The week ahead will be light on economic indicators and heavy on executive orders (EOs). While the markets are closed on Monday for MLK Day, President Donald Trump was inaugurated into office for his second term. Out of the gate, Trump 2.0 is likely to target tariff, immigration, regulatory, energy, and cultural issues with a deluge of EOs.
Bitcoin might get a huge boost this week if Trump issues an EO on setting up a strategic Bitcoin reserve. Launched Friday night, Trump's so-called "memecoin" surged from less than $10 on Saturday morning to $74.59 before giving up some of its gains on Monday.
The Chinese stock market might react negatively to EOs that impose a big increase in tariffs on China. Any volatile pullbacks in the US stock market on the implementation of widespread tariffs are likely to be short-term buying opportunities. EOs aimed at deregulating business are likely to be bullish for stocks. Banks come to mind as potentially significant winners.
Stock prices rallied during the first 100 days of Trump 1.0 and should do so again during the first 100 days of Trump 2.0 (chart). Anything is possible this week. Maybe Meta (NASDAQ:META) will buy TikTok? Who knows?
Here's more on what to expect from the week ahead:
1. Tariffs
The costs of higher tariffs include potentially higher prices for American consumers. If the dollar strengthens on higher tariffs, as we expect, then foreign exporters might pay the price in lower revenues in their local currency. If tariffs lead to expanded capacity in the US, that could be disinflationary. US industrial production and capacity have been flat since China entered the World Trade Organization and took advantage of its liberal trading system (chart).

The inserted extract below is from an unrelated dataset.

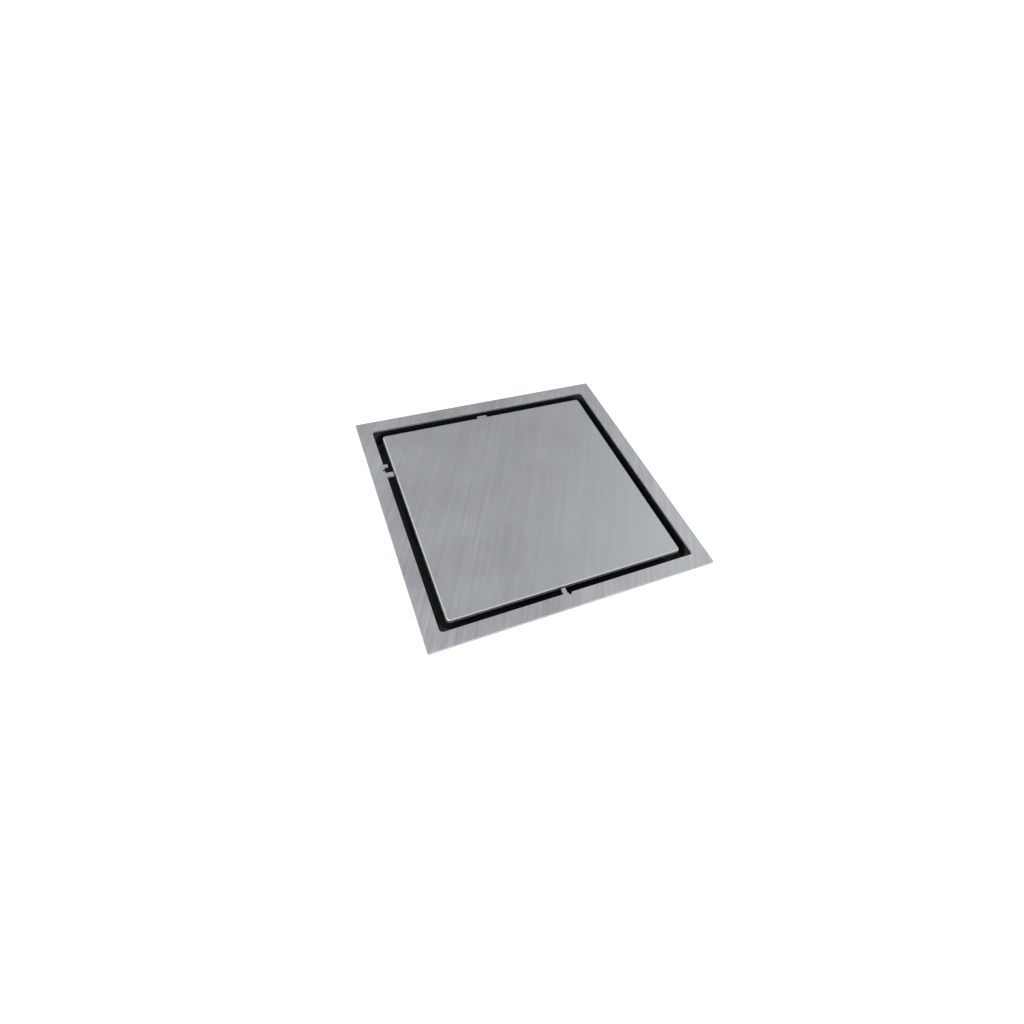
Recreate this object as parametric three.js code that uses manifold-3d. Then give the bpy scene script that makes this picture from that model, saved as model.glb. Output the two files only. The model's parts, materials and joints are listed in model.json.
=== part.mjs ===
// Square stainless steel floor drain with a solid lift-out cover, for a tiled wet-room floor.
//
// Water runs through the narrow slot round the cover into a shallow plastic tray. It then passes a lift-out
// strainer and a lift-out odour trap, whose sprung valve opens downwards, and leaves by the tailpiece, which
// a union nut holds to the tray.
//
// Millimetres, +Z up. The exported group stands on the tailpiece's end, centred on the Z axis. Inside it
// everything is placed in a group whose zero is the top face of the frame, which is the finished floor level.
import * as THREE from 'three';
import { mergeVertices } from 'three/addons/utils/BufferGeometryUtils.js';
import Module from 'manifold-3d';

const wasm = await Module();
wasm.setup();

// ---------------------------------------------------------------------------------------------------------
// Driving dimensions
// ---------------------------------------------------------------------------------------------------------

const OVERALL_HEIGHT = 84; // from the tailpiece's end to the frame's top face

// Top frame: a flat ring of stainless sheet
const FRAME_SIDE = 150;
const FRAME_THICKNESS = 1.5;
const FRAME_CORNER = 0.6;
const FLANGE_WIDTH = 7.85;
const OPENING_CORNER = 2;

// Cover plate and the slot round it
const SLOT_WIDTH = 4.4;
const COVER_RECESS = 0.8; // the cover's top face lies this far below the frame's
const COVER_THICKNESS = 2;
const COVER_CORNER = 2;

// Tongues that keep the cover central in the frame. Two are on the frame, each with a relief notch beside it,
// and one is on the cover's far side.
const NEAR_TONGUE_X = -5.7;
const NEAR_TONGUE_WIDTH = 2;
const NEAR_TONGUE_CLEARANCE = 1.2; // between its tip and the cover
const NEAR_NOTCH_WIDTH = 1.5;
const NEAR_NOTCH_SPACE = 0.5; // between the tongue and its notch
const LEFT_TONGUE_Y = 31.9;
const LEFT_TONGUE_WIDTH = 2.8;
const LEFT_TONGUE_CLEARANCE = 0.6;
const LEFT_NOTCH_WIDTH = 1.8;
const LEFT_NOTCH_SPACE = 1.4;
const NOTCH_DEPTH = 1.1;
const PRONG_WIDTH = 1.7; // the short prong beyond the left notch
const PRONG_REACH = 2.2;
const PRONG_SPACE = 0.9; // between the notch and the prong
const COVER_TONGUE_X = -1.6;
const COVER_TONGUE_WIDTH = 6;
const COVER_TONGUE_REACH = 2.2;

// Cover carrier, bonded under the cover plate
const BOND_THICKNESS = 0.6;
const BOND_INSET = 4.5; // from the cover's edge to the bond pad's
const COVER_OVERHANG = 2; // from the cover's edge to the carrier's
const CARRIER_HEIGHT = 5;
const CARRIER_CORNER = 6;
const CARRIER_SKIN = 1.5;
const CARRIER_RIB = 1.8;
const CARRIER_CELLS = 4; // cells along each side
const CARRIER_CELL_CORNER = 3;
const FOOT_INSET = 10.75; // from the carrier's edge to a foot's centre
const FOOT_RADIUS = 4.5;
const FOOT_BOSS_MARGIN = 0.5;
const FOOT_THICKNESS = 1.1;
const FOOT_PEG_RADIUS = 1.5;
const FOOT_PEG_LENGTH = 3;

// Tray
const GASKET_THICKNESS = 0.6;
const GASKET_INSET = 2.5; // from the frame's outer edge to the gasket's
const RIM_INSET = 2; // from the frame's outer edge to the tray rim's
const RIM_THICKNESS = 2;
const POCKET_SETBACK = 0.35; // the tray's wall stands this far behind the frame's opening
const TRAY_WALL = 2;
const TRAY_FLOOR = 2;
const TRAY_FALL = 3.5; // the floor drops this far towards the strainer
const REST_PAD_RADIUS = 5.2;
const REST_PAD_HEIGHT = 0.5;
const TRAY_FUNNEL_INSET = 3.5; // from the tray's wall to the funnel's edge
const GUSSETS = 8;
const GUSSET_THICKNESS = 2;
const GUSSET_INSET = 6; // from the tray's wall to a gusset's tip
const GUSSET_TIP_HEIGHT = 1.5; // below the tray's floor
const GUSSET_TOE = 2; // beyond the stub, at the gusset's foot
const GUSSET_FOOT_SPACE = 4; // between the gusset's foot and the union nut

// Fixings between frame and tray: M3 studs welded under the frame, washers and nuts
const STUD_RADIUS = 1.5;
const STUD_HOLE_CLEARANCE = 0.2;
const STUD_LENGTH = 6.9;
const STUD_OFFSET = 1.35; // outwards from the opening's straight sides, both ways
const NUT_FLATS = 5.5;
const NUT_HEIGHT = 2.4;
const WASHER_RADIUS = 3.2;
const WASHER_THICKNESS = 0.5;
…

Supply chains are in much better shape today than before the pandemic. In the Fed's January Beige Book, firms in both the Atlanta and Boston regional areas said that diversified supply chains can offset tariffs.
Trump expects that his new External Revenue Service will be a significant source of receipts for the US government once tariffs are raised across the board. An across-the-board tariff of 10% to 20% would bring in revenues of $400 billion to $850 billion annually (chart). That is, if they don't trigger a trade war.
2. Composite cyclical indicators
The index of Coincident Economic Indicators (Tue) likely rose to another record high in December. The index of Leading Economic Indicators (LEI) has misleadingly predicted a recession since late 2021. The LEI is a better indicator of manufacturing production than overall real GDP (chart).
3. Debt ceiling
Without a congressional debt-ceiling deal, incoming US Treasury Secretary Scott Bessent will have to spend down the $641 billion in the Treasury General Account to fund the government (chart). However, with the GOP in full control of DC, Congress should be able to raise or abolish the debt ceiling in short order.